__Work instructions__: Reproduce nothing but the closing run of lines: the line with "before = set(bpy.data.objects)" and each line that follows it to the end of the data.

++++ Given information

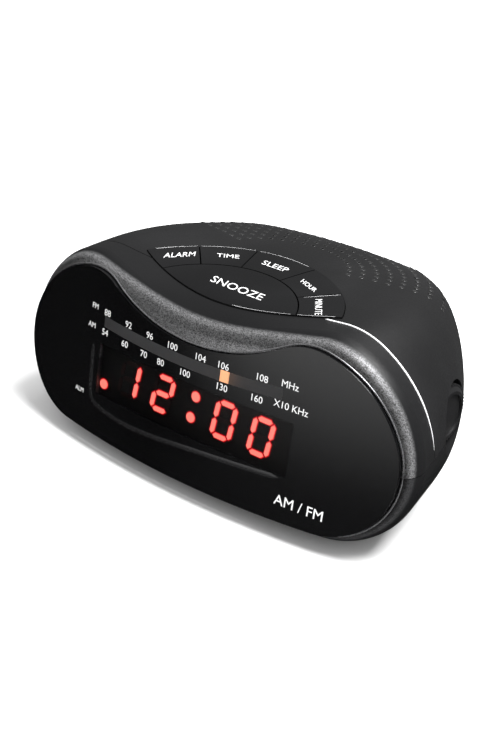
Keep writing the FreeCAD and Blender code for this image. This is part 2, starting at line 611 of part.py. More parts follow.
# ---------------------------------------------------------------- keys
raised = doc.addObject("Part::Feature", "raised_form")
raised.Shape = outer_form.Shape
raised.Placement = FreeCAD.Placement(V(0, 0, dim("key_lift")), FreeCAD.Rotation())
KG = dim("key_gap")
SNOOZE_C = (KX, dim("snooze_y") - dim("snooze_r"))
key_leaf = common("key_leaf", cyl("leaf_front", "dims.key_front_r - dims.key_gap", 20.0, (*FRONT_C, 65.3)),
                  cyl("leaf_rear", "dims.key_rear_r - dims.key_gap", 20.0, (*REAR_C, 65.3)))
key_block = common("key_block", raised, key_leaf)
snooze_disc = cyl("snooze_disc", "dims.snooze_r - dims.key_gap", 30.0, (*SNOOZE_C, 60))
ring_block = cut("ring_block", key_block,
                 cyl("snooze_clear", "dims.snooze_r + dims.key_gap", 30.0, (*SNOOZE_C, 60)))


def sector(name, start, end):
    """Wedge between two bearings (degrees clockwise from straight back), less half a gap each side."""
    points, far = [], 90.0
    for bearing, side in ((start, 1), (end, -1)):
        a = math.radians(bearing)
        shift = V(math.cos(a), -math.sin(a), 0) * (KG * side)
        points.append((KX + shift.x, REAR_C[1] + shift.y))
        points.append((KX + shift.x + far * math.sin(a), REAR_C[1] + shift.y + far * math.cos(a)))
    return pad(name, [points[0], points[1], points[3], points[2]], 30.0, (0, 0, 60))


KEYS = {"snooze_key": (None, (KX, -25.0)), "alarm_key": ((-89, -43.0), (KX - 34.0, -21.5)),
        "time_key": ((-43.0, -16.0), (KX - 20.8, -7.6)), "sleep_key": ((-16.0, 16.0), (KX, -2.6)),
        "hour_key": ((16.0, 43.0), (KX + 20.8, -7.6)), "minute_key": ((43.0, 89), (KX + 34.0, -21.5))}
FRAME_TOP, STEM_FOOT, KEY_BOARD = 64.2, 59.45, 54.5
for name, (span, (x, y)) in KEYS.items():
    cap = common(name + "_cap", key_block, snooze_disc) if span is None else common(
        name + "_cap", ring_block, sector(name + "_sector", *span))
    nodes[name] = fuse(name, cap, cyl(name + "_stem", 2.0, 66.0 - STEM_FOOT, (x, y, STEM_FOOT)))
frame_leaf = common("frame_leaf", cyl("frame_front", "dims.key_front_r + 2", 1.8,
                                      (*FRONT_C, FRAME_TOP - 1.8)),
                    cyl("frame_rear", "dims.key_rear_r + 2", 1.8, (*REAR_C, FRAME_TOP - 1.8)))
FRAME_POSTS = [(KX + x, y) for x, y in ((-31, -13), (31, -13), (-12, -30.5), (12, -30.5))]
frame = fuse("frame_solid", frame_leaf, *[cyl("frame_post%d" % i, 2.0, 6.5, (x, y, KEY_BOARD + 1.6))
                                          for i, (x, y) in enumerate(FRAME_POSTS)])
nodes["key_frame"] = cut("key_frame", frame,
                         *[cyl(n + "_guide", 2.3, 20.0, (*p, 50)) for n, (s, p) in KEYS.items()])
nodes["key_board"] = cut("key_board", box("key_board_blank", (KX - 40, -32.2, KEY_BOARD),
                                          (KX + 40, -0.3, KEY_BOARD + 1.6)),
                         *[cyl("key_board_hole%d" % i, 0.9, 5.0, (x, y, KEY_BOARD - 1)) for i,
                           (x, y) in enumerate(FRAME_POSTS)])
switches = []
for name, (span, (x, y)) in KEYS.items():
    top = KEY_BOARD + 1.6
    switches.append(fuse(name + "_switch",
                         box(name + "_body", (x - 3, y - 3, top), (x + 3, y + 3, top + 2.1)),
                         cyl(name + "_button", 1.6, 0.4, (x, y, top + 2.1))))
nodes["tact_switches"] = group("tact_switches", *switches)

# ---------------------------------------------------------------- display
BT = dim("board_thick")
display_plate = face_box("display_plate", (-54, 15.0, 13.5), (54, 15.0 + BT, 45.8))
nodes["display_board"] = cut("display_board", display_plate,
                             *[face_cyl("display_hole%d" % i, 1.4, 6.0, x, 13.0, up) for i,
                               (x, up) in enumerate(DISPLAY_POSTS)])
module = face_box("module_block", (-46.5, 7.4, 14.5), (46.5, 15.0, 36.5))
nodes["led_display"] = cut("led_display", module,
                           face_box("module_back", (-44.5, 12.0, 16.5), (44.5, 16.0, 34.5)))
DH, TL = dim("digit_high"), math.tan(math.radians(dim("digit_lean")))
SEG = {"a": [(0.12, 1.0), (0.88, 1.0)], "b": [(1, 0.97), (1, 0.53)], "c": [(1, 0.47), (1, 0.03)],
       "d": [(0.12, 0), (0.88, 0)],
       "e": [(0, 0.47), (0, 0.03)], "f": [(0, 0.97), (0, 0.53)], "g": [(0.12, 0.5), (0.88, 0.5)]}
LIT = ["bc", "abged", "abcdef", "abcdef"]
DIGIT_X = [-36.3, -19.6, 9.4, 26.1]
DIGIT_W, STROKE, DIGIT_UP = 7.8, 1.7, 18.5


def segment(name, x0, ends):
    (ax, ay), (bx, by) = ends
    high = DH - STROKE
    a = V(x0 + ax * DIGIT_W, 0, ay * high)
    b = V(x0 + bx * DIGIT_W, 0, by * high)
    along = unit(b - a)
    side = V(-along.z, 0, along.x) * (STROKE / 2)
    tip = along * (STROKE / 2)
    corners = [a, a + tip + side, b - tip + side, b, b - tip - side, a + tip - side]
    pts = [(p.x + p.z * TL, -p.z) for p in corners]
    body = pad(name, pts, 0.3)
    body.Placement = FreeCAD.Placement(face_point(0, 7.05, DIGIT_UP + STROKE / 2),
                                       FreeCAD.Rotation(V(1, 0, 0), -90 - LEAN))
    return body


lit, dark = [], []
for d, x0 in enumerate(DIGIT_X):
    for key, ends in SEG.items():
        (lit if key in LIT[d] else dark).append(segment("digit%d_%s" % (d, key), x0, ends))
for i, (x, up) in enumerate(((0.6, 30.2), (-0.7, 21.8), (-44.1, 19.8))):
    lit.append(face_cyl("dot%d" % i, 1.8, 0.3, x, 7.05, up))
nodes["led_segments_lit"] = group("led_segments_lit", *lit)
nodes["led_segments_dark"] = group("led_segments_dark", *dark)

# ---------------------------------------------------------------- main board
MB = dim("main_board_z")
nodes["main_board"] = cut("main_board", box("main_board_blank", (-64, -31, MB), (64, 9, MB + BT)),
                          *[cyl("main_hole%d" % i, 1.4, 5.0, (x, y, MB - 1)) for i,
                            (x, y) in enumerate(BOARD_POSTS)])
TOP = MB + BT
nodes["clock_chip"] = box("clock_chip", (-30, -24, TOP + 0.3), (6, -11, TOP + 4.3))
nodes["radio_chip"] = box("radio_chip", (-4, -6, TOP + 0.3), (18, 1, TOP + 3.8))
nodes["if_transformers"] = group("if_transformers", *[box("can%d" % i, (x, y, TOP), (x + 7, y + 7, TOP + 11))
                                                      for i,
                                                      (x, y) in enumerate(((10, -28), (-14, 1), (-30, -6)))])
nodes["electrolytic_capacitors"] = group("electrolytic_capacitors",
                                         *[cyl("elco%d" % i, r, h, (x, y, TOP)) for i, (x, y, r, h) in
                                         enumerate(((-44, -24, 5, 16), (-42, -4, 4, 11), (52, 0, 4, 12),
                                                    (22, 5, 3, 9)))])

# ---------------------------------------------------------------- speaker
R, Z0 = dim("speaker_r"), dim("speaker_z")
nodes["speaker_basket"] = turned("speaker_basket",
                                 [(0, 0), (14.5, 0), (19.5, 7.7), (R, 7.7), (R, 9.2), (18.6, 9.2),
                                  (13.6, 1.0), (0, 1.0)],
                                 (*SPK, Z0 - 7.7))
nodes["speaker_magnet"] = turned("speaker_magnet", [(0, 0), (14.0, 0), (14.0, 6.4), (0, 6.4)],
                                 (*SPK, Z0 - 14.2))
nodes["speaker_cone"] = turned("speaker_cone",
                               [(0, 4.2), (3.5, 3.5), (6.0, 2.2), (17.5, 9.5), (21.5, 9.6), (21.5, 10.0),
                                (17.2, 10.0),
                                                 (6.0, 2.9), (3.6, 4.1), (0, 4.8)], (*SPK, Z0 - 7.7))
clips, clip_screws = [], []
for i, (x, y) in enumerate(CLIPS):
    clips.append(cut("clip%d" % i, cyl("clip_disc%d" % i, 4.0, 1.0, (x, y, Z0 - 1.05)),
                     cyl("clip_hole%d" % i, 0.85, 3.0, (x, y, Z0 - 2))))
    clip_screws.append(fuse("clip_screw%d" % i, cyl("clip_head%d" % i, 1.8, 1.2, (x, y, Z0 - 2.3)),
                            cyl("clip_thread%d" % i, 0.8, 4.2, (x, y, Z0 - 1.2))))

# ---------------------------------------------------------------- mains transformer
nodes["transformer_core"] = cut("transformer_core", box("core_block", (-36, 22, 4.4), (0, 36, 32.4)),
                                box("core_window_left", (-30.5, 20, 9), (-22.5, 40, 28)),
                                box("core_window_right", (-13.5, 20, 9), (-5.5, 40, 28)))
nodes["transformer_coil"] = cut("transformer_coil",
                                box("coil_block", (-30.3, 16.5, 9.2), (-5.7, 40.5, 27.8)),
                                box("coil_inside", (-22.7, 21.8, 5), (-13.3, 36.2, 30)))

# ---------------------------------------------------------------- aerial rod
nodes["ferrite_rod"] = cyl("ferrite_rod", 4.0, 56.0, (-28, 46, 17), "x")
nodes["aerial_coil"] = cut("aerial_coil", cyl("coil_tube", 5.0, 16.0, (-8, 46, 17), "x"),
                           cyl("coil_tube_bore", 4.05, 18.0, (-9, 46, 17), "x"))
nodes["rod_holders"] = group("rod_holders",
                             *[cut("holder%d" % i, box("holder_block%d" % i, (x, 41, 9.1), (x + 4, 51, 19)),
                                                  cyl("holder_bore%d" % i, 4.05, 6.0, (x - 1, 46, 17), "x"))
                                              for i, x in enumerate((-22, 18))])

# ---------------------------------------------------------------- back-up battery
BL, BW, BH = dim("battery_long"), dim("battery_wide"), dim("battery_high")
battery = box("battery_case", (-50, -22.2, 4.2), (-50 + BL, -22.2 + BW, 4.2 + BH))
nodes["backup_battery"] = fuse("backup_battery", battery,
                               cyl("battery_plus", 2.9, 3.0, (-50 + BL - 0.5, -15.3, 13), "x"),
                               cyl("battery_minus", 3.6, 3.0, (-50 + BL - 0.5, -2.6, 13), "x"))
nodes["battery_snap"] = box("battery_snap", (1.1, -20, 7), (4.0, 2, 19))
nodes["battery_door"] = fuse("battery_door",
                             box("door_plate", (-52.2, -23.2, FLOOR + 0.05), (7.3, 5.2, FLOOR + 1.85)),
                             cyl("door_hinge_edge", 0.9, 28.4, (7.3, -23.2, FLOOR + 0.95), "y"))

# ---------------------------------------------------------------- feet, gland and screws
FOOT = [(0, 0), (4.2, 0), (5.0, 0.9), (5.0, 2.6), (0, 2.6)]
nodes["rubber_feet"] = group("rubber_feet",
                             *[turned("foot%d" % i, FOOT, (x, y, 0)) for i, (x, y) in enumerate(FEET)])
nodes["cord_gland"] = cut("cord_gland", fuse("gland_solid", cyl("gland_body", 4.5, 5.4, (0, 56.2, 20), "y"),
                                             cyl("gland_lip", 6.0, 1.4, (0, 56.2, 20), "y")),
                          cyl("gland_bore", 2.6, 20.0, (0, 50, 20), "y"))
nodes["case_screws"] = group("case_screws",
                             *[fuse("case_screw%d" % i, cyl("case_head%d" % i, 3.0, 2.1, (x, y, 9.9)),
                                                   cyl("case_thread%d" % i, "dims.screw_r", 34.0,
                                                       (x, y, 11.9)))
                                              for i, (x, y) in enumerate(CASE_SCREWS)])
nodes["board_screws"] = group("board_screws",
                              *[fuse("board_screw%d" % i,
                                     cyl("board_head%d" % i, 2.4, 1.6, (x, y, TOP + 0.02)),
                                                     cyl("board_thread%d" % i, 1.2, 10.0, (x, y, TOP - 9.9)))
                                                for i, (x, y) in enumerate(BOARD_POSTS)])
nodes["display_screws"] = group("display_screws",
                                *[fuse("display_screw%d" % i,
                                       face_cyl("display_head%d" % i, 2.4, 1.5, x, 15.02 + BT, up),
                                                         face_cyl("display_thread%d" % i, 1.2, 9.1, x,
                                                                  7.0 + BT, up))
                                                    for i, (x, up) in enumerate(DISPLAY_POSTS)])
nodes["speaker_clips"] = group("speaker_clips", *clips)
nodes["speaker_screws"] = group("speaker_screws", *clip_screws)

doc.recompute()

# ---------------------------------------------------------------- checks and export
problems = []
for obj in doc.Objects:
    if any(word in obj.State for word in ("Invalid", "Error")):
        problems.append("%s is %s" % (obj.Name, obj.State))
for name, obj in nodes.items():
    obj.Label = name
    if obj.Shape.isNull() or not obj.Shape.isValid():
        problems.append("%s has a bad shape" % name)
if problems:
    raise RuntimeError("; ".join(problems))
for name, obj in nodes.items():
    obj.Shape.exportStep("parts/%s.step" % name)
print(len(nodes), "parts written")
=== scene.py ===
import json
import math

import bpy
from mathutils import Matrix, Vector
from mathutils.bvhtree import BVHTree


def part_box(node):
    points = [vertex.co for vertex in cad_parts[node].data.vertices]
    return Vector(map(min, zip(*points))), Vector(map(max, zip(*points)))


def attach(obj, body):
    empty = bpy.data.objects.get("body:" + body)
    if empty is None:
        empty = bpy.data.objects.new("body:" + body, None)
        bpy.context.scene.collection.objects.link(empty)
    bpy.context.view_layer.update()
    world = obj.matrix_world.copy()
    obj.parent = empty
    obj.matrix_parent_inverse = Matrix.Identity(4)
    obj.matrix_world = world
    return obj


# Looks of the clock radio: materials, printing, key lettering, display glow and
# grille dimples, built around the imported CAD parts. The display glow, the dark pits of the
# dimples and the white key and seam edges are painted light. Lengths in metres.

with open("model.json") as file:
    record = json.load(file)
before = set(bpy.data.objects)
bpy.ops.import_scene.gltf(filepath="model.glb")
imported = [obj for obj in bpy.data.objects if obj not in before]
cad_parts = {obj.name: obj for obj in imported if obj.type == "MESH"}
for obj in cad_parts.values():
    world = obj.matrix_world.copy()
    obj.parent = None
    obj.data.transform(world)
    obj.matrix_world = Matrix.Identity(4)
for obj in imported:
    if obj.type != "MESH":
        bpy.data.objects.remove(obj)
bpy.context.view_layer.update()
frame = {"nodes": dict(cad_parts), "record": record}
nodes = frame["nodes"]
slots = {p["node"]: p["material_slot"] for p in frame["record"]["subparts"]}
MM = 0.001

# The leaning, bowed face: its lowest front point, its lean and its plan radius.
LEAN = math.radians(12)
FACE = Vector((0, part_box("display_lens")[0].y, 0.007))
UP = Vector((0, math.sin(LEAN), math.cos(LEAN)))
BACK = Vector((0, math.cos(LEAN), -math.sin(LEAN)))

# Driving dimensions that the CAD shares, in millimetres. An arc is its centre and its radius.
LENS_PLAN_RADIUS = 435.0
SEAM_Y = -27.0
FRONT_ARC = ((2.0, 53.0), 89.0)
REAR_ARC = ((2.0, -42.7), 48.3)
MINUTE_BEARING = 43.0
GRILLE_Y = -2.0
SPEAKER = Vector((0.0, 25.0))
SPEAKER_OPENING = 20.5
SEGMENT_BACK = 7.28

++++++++

__Solved exercise__:
before = set(bpy.data.objects)
bpy.ops.import_scene.gltf(filepath="model.glb")
imported = [obj for obj in bpy.data.objects if obj not in before]
cad_parts = {obj.name: obj for obj in imported if obj.type == "MESH"}
for obj in cad_parts.values():
    world = obj.matrix_world.copy()
    obj.parent = None
    obj.data.transform(world)
    obj.matrix_world = Matrix.Identity(4)
for obj in imported:
    if obj.type != "MESH":
        bpy.data.objects.remove(obj)
bpy.context.view_layer.update()
frame = {"nodes": dict(cad_parts), "record": record}
nodes = frame["nodes"]
slots = {p["node"]: p["material_slot"] for p in frame["record"]["subparts"]}
MM = 0.001

# The leaning, bowed face: its lowest front point, its lean and its plan radius.
LEAN = math.radians(12)
FACE = Vector((0, part_box("display_lens")[0].y, 0.007))
UP = Vector((0, math.sin(LEAN), math.cos(LEAN)))
BACK = Vector((0, math.cos(LEAN), -math.sin(LEAN)))

# Driving dimensions that the CAD shares, in millimetres. An arc is its centre and its radius.
LENS_PLAN_RADIUS = 435.0
SEAM_Y = -27.0
FRONT_ARC = ((2.0, 53.0), 89.0)
REAR_ARC = ((2.0, -42.7), 48.3)
MINUTE_BEARING = 43.0
GRILLE_Y = -2.0
SPEAKER = Vector((0.0, 25.0))
SPEAKER_OPENING = 20.5
SEGMENT_BACK = 7.28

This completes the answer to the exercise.